The PR introduces a new unstable `LinkerFlavor` for the compiler. The compiler will also not be shipped with rustc but most likely instead be shipped in it's own unstable component (a follow up PR will be opened for this). This means that merging this PR should not add any stability guarantees.
When more details of `self-contained` is implemented it will only be possible to use the linker when `-Clink-self-contained=+linker` is passed.
<details>
<summary>Original Description</summary>
**When this PR was created it was focused a bit differently. The original text is preserved here in case there's some interests in it**
I have experimenting with approaches to replace the ptx-linker and enable the nvptx target tests again. I think it's time to get some feedback on the approach.
### The problem
The only useful linker for the nvptx target is [this crate](https://github.com/denzp/rust-ptx-linker). Since this linker performs linking on llvm bitcode it needs to track the llvm version of rustc and use the same format. It has not been maintained for 3+ years and must be considered abandoned. Over the years rust have upgraded LLVM while the linker has been left to bitrot. It is no longer in a usable state.
Due to the difficulty of keeping the ptx-linker up to date outside of tree the nvptx tests was [disabled a long time ago](f8f9a2869c). It was [previously discussed](https://github.com/rust-lang/rust/pull/96842#issuecomment-1146470177) if adding the ptx-linker to the rust repo would be a possibility. My efforts in doing this stopped at getting an answered if the license would prohibit it from inclusion in the [Rust repo](https://github.com/rust-lang/rust/pull/96842#issuecomment-1148397554). I therefore concluded that a re-write would be necessary.
### The possible solution presented here
The llvm tools know perfectly well how to link and optimize llvm bitcode. Each of them only perform a single task, and are therefore a bit cumbersome to call with the current linker approach rustc takes.
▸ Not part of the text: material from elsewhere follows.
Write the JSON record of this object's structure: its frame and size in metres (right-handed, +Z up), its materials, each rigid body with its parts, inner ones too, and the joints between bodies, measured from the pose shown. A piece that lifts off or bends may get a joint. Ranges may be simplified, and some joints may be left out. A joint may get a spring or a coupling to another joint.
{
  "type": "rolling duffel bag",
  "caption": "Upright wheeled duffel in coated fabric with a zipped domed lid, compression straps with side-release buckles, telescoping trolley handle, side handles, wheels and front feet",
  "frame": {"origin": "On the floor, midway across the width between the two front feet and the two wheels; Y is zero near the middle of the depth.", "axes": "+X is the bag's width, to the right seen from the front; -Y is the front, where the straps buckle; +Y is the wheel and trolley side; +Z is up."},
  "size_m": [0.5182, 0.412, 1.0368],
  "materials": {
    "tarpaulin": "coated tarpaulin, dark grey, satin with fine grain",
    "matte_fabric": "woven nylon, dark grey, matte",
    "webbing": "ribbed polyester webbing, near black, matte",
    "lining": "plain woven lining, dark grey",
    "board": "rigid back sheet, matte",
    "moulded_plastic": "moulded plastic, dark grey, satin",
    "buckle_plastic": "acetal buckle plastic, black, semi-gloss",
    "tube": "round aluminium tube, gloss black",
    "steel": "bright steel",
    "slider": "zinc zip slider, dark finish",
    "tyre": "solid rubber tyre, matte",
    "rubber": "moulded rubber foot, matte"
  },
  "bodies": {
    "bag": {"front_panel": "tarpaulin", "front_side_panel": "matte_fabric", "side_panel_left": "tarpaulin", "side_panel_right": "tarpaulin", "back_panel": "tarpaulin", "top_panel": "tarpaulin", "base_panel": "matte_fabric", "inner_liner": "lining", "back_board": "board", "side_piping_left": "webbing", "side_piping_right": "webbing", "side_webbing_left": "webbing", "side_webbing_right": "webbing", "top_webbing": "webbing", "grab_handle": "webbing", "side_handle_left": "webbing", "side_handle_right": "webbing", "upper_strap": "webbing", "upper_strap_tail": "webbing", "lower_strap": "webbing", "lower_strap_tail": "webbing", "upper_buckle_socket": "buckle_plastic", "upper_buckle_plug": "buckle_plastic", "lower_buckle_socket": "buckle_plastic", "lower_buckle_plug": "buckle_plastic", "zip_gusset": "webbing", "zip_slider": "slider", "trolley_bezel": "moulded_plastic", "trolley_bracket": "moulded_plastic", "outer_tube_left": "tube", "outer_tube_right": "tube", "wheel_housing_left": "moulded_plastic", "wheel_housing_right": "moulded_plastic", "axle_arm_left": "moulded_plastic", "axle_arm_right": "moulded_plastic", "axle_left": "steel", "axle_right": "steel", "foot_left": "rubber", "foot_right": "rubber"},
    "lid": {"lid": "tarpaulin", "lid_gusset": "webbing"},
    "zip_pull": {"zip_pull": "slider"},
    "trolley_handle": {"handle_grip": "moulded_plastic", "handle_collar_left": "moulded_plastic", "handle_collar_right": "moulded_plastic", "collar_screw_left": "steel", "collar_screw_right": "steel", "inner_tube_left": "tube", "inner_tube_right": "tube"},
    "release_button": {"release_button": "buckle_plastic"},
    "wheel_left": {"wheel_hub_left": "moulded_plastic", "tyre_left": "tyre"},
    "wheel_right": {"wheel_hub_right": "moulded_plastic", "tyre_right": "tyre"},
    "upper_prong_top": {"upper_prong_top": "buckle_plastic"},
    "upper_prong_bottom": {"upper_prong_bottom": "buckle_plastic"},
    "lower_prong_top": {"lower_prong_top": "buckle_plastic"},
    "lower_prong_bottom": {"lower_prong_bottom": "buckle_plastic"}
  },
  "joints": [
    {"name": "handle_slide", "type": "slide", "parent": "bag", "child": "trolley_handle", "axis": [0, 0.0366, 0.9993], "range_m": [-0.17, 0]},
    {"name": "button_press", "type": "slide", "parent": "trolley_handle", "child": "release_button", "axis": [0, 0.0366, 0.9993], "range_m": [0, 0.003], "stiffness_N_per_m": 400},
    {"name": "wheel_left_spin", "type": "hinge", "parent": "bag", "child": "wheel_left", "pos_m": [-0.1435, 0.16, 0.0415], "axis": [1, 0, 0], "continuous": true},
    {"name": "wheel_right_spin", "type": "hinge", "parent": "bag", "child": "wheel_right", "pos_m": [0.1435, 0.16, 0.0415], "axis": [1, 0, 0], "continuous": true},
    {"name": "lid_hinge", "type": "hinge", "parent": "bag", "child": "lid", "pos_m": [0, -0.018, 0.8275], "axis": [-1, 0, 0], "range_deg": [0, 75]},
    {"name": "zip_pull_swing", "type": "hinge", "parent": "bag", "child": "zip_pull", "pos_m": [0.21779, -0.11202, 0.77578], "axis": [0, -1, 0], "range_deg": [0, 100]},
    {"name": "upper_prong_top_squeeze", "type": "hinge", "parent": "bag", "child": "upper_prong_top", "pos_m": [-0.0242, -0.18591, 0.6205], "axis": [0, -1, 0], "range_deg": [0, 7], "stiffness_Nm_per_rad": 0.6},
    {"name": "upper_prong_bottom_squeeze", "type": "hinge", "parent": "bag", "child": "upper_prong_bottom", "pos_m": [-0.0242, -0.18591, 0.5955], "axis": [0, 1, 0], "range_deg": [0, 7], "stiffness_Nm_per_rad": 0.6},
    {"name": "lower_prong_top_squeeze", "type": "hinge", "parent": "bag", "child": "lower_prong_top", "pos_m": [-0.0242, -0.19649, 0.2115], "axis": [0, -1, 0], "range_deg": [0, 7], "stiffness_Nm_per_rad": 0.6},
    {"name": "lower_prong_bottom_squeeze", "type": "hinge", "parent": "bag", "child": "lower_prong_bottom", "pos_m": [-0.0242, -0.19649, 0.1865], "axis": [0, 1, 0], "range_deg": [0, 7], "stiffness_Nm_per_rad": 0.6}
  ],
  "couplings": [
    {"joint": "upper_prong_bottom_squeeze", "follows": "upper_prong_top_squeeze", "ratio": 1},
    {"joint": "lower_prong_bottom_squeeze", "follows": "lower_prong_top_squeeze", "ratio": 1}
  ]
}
This PR adds a simple tool (current name `embedded-linker`) which can link self contained (often embedded) programs in llvm bitcode before compiling to the target format. Optimization will also be performed if lto is enabled. The rust compiler will make a single invocation to this tool, while the tool will orchestrate the many calls to the llvm tools.
### The questions
- Is having control over the nvptx linking and therefore also tests worth it to add such tool? or should the tool live outside the rust repo?
- Is the approach of calling llvm tools acceptable? Or would we want to keep the ptx-linker approach of using the llvm library? The tools seems to provide more simplicity and stability, but more intermediate files are being written. Perhaps there also are some performance penalty for the calling tools approach.
- What is the process for adding such tool? MCP?
- Does adding `llvm-link` to the llvm-tool component require any process?
- Does it require some sort of FCP to remove ptx-linker as the default linker for ptx? Or is it sufficient that using the upstream ptx-linker is broken in its current state. it is possible to use a somewhat patched version of ptx-linker.